Dodać do piany, wymieszać.
Przełożyć masę do dekoratora cukierniczego z końcówką (np. duża gwiazdka).
Wyciskać ciastka ok. 5 cm średnicy na blachę wyłożoną papierem do pieczenia. Między ciastkami zostawiać 2-3 cm. odstępy, nieco rosną. Wstawić do całkowicie rozgrzanego piekarnika, najlepiej z ustawieniem termoobieg i grzałka góra- dół. Jeśli nie ma tremoobiegu – trudno, temperaturę ustawiamy wtedy na 110 stopni.
Pozostawić lekko uchylone drzwiczki pieca tworząc szparę, można to zrobić przy pomocy np. trzonka drewnianej łyżki. Beza powinna pozostać jasna, jeśli staje się beżowa, przy następnym wypieku temperaturę zmniejszyć o 10 stopni. To indywidualne różnice między piekarnikami. Ta beżowa beza też nada się do zjedzenia. Niektórzy bezowi specjaliści upierają się przy białej:)

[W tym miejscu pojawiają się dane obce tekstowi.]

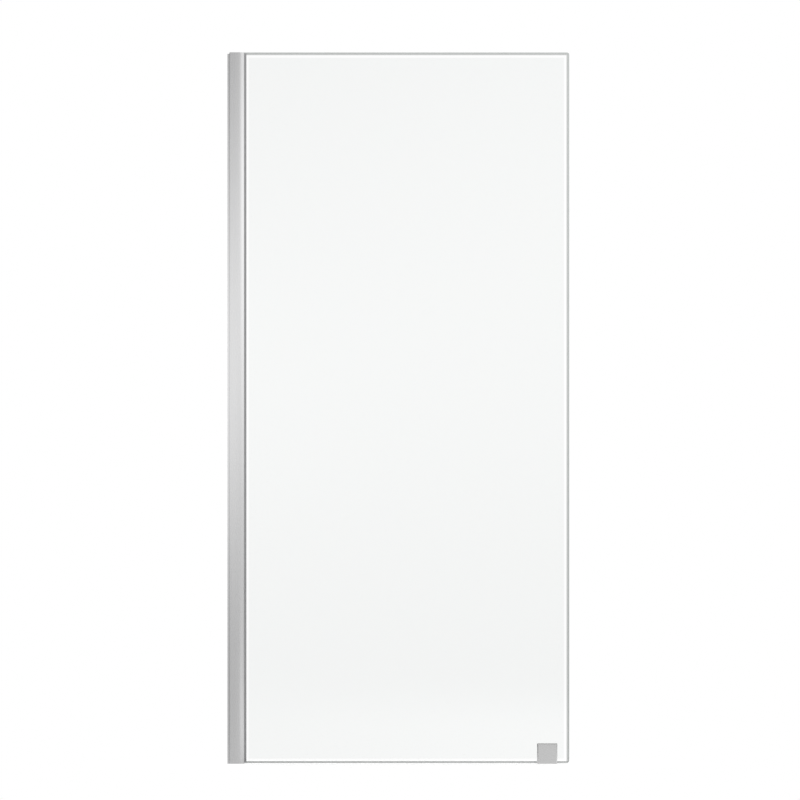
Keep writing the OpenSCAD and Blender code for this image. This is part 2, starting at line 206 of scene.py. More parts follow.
def drill(piece, radius, start, end):
    """Drills a round hole from one point to another."""
    start, end = Vector(start), Vector(end)
    way = end - start
    bpy.ops.object.select_all(action="DESELECT")
    bpy.ops.mesh.primitive_cylinder_add(vertices=hole_sides, radius=radius, depth=way.length,
                                        location=(start + end) / 2,
                                        rotation=way.to_track_quat("Z", "Y").to_euler())
    combine(piece, bpy.context.object, "DIFFERENCE")


def true_up(piece):
    """Merges doubles and points all faces outwards."""
    edit(piece)
    merge_doubles()
    bpy.ops.mesh.normals_make_consistent(inside=False)
    close_edit()


def shade(piece, angle=32):
    """Trues up a finished piece, and shades its curved faces smooth and its flat ones flat."""
    true_up(piece)
    bpy.ops.object.shade_smooth_by_angle(angle=math.radians(angle))
    apply_modifier(piece, "WEIGHTED_NORMAL", keep_sharp=True, weight=90)


def stands_for(piece, node, body, slot, *finishes):
    """Gives a finished piece its finishes and body, and puts it in the place of a CAD solid. The slot is not
    used.
    """
    piece.data.materials.clear()
    for finish in finishes:
        piece.data.materials.append(finish)
    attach(piece, body)
    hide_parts(node)


def start_material(name, **plain):
    """A Principled material with these plain values on its own sockets."""
    material = bpy.data.materials.new(name)
    material.use_nodes = True
    shader = material.node_tree.nodes["Principled BSDF"]
    for socket, value in plain.items():
        shader.inputs[socket.replace("_", " ")].default_value = value
    return material, material.node_tree, shader


def add_node(tree, kind, **inputs):
    """Adds a node and fills or links its inputs. They are named by their labels with _ for a space, or by _
    and a number."""
    node = tree.nodes.new(kind)
    for label, value in inputs.items():
        socket = int(label[1:]) if label[1:].isdigit() else label.replace("_", " ")
        target = node.inputs[socket]
        if isinstance(value, bpy.types.NodeSocket):
            tree.links.new(value, target)
        else:
            target.default_value = value
    return node


def start_group(name, outputs):
    """An effect that several finishes share: it takes a place on the piece and gives values there."""
    tree = bpy.data.node_groups.new(name, "ShaderNodeTree")
    tree.interface.new_socket("Place", in_out="INPUT", socket_type="NodeSocketVector")
    for output in outputs:
        tree.interface.new_socket(output, in_out="OUTPUT", socket_type="NodeSocketFloat")
    place = tree.nodes.new("NodeGroupInput").outputs["Place"]
    return tree, place, tree.nodes.new("NodeGroupOutput")


# Parallel lines that a die, a roller or a belt leaves along a surface, with slow changes of tone.
drawn_lines, lines_place, lines_out = start_group("drawn lines", ["Lines", "Drift"])
fine = add_node(drawn_lines, "ShaderNodeTexNoise", Vector=lines_place, Scale=2600, Detail=2, Roughness=0.6)
coarse = add_node(drawn_lines, "ShaderNodeTexNoise", Vector=lines_place, Scale=420, Detail=3, Roughness=0.5)
blend_lines = add_node(drawn_lines, "ShaderNodeMix", Factor=0.35, _2=fine.outputs["Fac"],
                       _3=coarse.outputs["Fac"])
drift = add_node(drawn_lines, "ShaderNodeTexNoise", Vector=lines_place, Scale=26, Detail=2)
drawn_lines.links.new(blend_lines.outputs[0], lines_out.inputs["Lines"])
drawn_lines.links.new(drift.outputs["Fac"], lines_out.inputs["Drift"])


def blend_tones(tree, factor, light, dark):
    """Mixes two tones, at sockets 6 and 7 of the node, by a value that varies over the surface."""
    tone = add_node(tree, "ShaderNodeMix")
    tone.data_type = "RGBA"
    tree.links.new(factor, tone.inputs[0])
    tone.inputs[6].default_value = light
    tone.inputs[7].default_value = dark
    return tone.outputs[2]


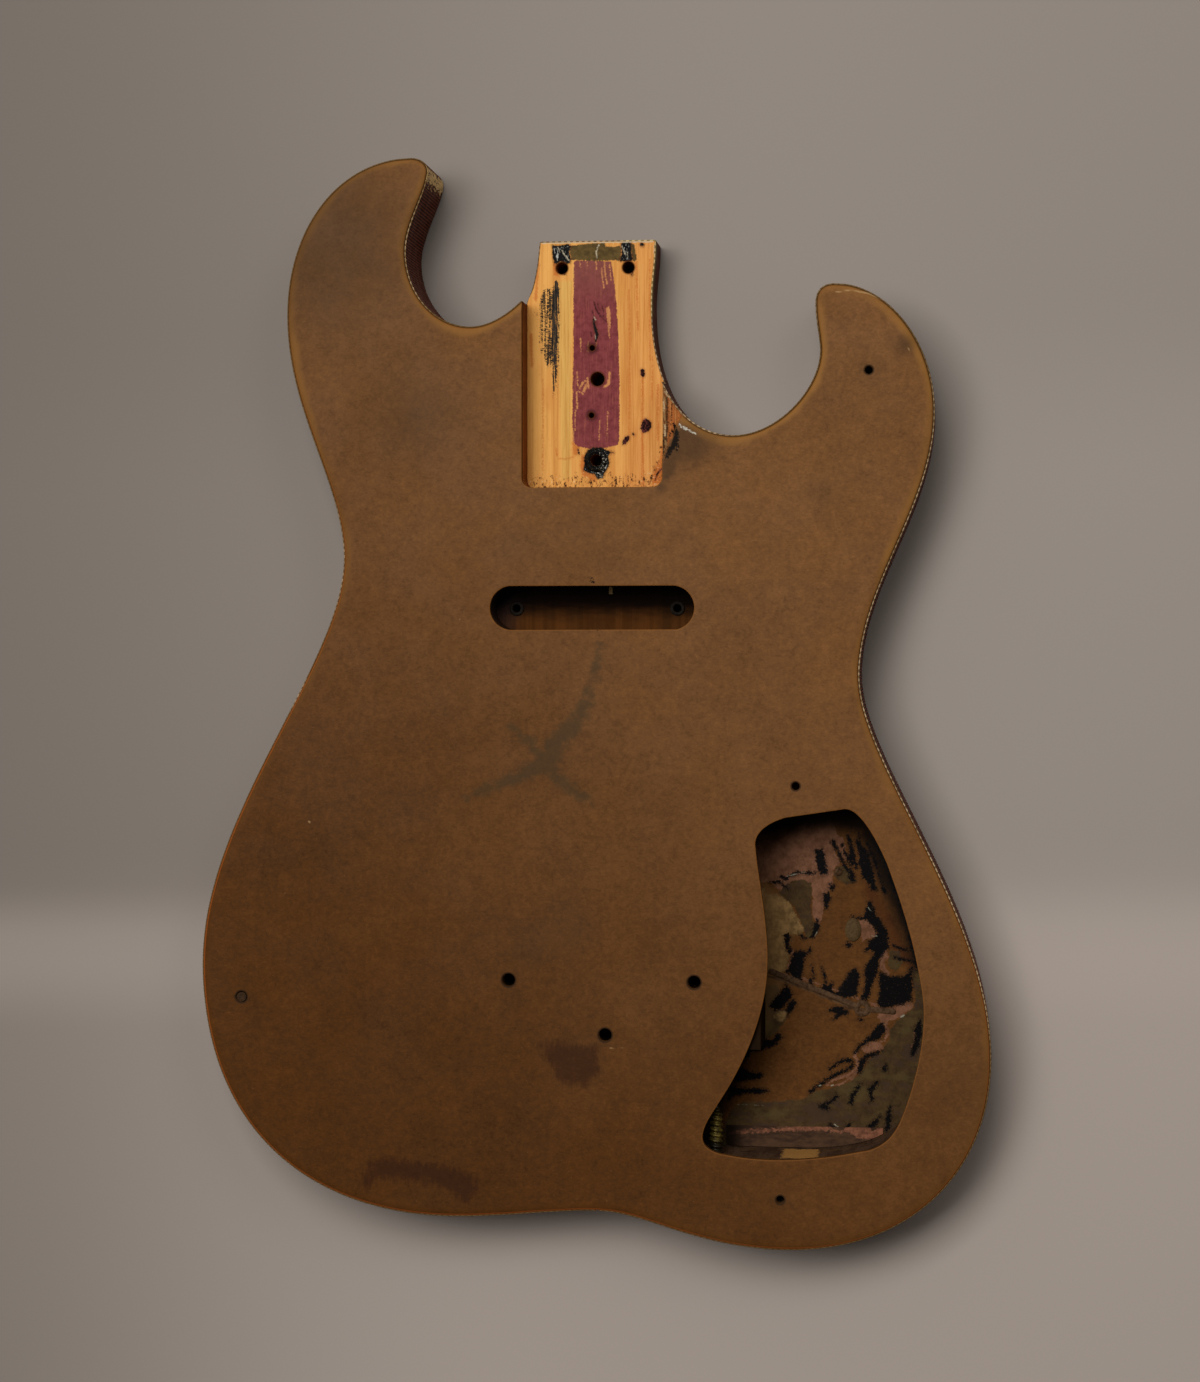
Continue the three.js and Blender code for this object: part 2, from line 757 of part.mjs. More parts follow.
const rim = rimSolid();
const full_turn = 360;
const straight_up = 90;
const first_joint = joint_degrees[0];
body.add(named(
  'right_horn_block',
  geometryOf(railBetween(rim, first_joint, straight_up)),
  pine,
));
body.add(named(
  'left_horn_block',
  geometryOf(railBetween(rim, straight_up, joint_degrees[1])),
  pine,
));
rail_names.forEach((name, i) => {
  const start = joint_degrees[i + 1];
  const end = joint_degrees[i + 2] ?? first_joint + full_turn;
  body.add(named(name, geometryOf(railBetween(rim, start, end)), pine));
});

body.add(named('side_tape', geometryOf(sideTape()), vinyl));
body.add(named('pocket_insert', geometryOf(insertRing()), rubber));
['left_eyelet', 'right_eyelet'].forEach((name, i) => {
  const x = pickupScrewPlaces()[i];
  const high = slot_floor + eyelet_height;
  const ring = prismRing(x, slot_y, eyelet_diameter, eyelet_bore, slot_floor, high);
  body.add(named(name, geometryOf(ring), steel));
});
body.add(named('top_plug', geometryOf(plugSolid()), felt));
body.add(named('floor_pad', geometryOf(padSolid()), felt));
body.add(named('earth_strap', geometryOf(strapSolid()), steel));
body.add(named('cavity_glue', geometryOf(glueSolid()), old_glue));
body.add(named('floor_screw', floorScrewGeometry(), steel));
body.add(named('tail_screw', tailScrewGeometry(), brass));
staple_places.forEach((place, i) => body.add(stapleMesh(`staple_${i + 1}`, place)));

export default body;
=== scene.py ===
"""The looks of a stripped, hollow electric guitar body that lies on its back. Metres, +Z out of the top.

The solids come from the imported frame. Boards, tape, pocket floor and small parts are rebuilt here as finer meshes
on the frame's own outlines. Places named in pixels are places in the 1200 by 1382 picture, and on_level turns them
into places on the surface that carries them.
"""
import math

import bpy
import numpy as np
from mathutils import Matrix, Vector, noise
from mathutils.geometry import delaunay_2d_cdt
from mathutils.kdtree import KDTree


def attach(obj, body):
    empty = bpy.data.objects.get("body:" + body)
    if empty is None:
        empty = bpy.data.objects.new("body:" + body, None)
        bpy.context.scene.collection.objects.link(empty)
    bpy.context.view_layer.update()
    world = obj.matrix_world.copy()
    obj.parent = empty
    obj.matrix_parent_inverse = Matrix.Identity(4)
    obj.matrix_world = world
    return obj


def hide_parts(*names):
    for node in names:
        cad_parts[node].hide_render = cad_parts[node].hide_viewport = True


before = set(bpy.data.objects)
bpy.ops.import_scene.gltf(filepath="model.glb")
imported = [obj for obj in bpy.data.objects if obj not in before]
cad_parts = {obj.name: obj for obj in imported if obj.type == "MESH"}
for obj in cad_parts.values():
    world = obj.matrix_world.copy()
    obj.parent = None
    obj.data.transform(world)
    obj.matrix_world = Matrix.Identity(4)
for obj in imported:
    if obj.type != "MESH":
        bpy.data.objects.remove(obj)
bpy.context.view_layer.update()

# ---- Sizes, in metres ----
MM = 0.001
FRAME_HIGH = 38.1 * MM
TOP = 41.3 * MM
FLOOR_INSIDE = 3.2 * MM
POCKET_FLOOR = 23.3 * MM
SLOT_FLOOR = 21.3 * MM
TAPE_LOW = 0.7 * MM
TAPE_HIGH = 40.6 * MM
SAME_HEIGHT = 2e-6
SAME_PLACE = 5e-5
OUTLINE_STEP = 1.0 * MM
CORNER_TURN = math.radians(24)
LONG_NEIGHBOUR = 3.0
NO_GRID = 0.2

# ---- Camera ----
PICTURE_MIDDLE = (600.0, 691.0)
PICTURE_HEIGHT = 1382
CAMERA_PLACE = Vector((0.15109, 0.02224, 1.2913))
CAMERA_TARGET = Vector((0.00421, 0.00452, 0.0413))
CAMERA_REACH = 2914.0
SENSOR = 36.0
FORWARD = (CAMERA_TARGET - CAMERA_PLACE).normalized()
SIDEWAYS = FORWARD.cross(Vector((0, 1, 0))).normalized()
UPWARD = SIDEWAYS.cross(FORWARD)


def add_camera():
    camera = bpy.data.objects.new("camera", bpy.data.cameras.new("camera"))
    bpy.context.scene.collection.objects.link(camera)
    camera.location = CAMERA_PLACE
    camera.rotation_euler = Matrix((SIDEWAYS, UPWARD, -FORWARD)).transposed().to_euler()
    camera.data.sensor_width = SENSOR
    camera.data.lens = CAMERA_REACH / PICTURE_HEIGHT * SENSOR
    camera.data.clip_start = 0.05
    camera.data.clip_end = 50
    bpy.context.scene.camera = camera


def on_level(pixels, level):
    """Where the lines of sight through pixels of the picture meet a height, as rows of x and y."""
    across, down = (np.asarray(pixels, float) - PICTURE_MIDDLE).T[:, :, None]
    rays = CAMERA_REACH * np.array(FORWARD) + across * np.array(SIDEWAYS) - down * np.array(UPWARD)
    reach = (level - CAMERA_PLACE.z) / rays[:, 2:]
    return np.array(CAMERA_PLACE)[:2] + reach * rays[:, :2]


# ---- Outlines ----
def length(rows):
    return np.linalg.norm(rows, axis=-1)


def flat_loops(node, level):
    """The outlines of the faces of a node that lie at one height, the longest first, each counter-clockwise."""
    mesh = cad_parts[node].data
    keys = [tuple(round(c / SAME_HEIGHT) for c in v.co) for v in mesh.vertices]
    following = {}
    for face in mesh.polygons:
        ring = [keys[i] for i in face.vertices]
        if any(abs(key[2] * SAME_HEIGHT - level) > 2 * SAME_HEIGHT for key in ring):
            continue
        for a, b in zip(ring, ring[1:] + ring[:1]):
            if a in following.get(b, ()):
                following[b].remove(a)
            else:
                following.setdefault(a, []).append(b)
    loops = []
    while any(following.values()):
        start = next(key for key in following if following[key])
        loop = [start]
        while True:
            key = following[loop[-1]].pop()
            if key == start:
                break
            loop.append(key)
        loop = np.array(loop, float)[:, :2] * SAME_HEIGHT
        loops.append(loop if area(loop) > 0 else loop[::-1])
    return sorted(loops, key=lambda loop: -length(np.roll(loop, -1, 0) - loop).sum())


def area(loop):
    x, y = loop.T
    return float(np.dot(x, np.roll(y, -1)) - np.dot(y, np.roll(x, -1))) / 2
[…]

W ten sposób suszyć bezy przez ok. półtorej godziny, czasem potrzeba nieco więcej czasu. Ciastka powinny być suche z wierzchu i ewentualnie lekko wilgotne lub całkiem suche w środku.
Krem z lemon curd:
Masło rozpuścić w niedużym rondelku, na małym ogniu. Postawić go nad drugim rondlem czy garnkiem z gotującą się wodą, nad parą. Dodać jajko, cukier, sok i skórkę z cytryny.
Podgrzewać 2-4 minuty mieszając wszystko trzepaczką, masa nieco zgęstnieje. Ostudzić. Gdyby powstały grudki i nierówności można przetrzeć dla gładkości krem przez sitko.
Całkowicie zimny lemon curd zmiksować z mascarpone. Przy pomocy łyżki lub dekoratora cukierniczego nakładać porcje kremu na ciastka i sklejać je po dwa, płaską częścią do siebie.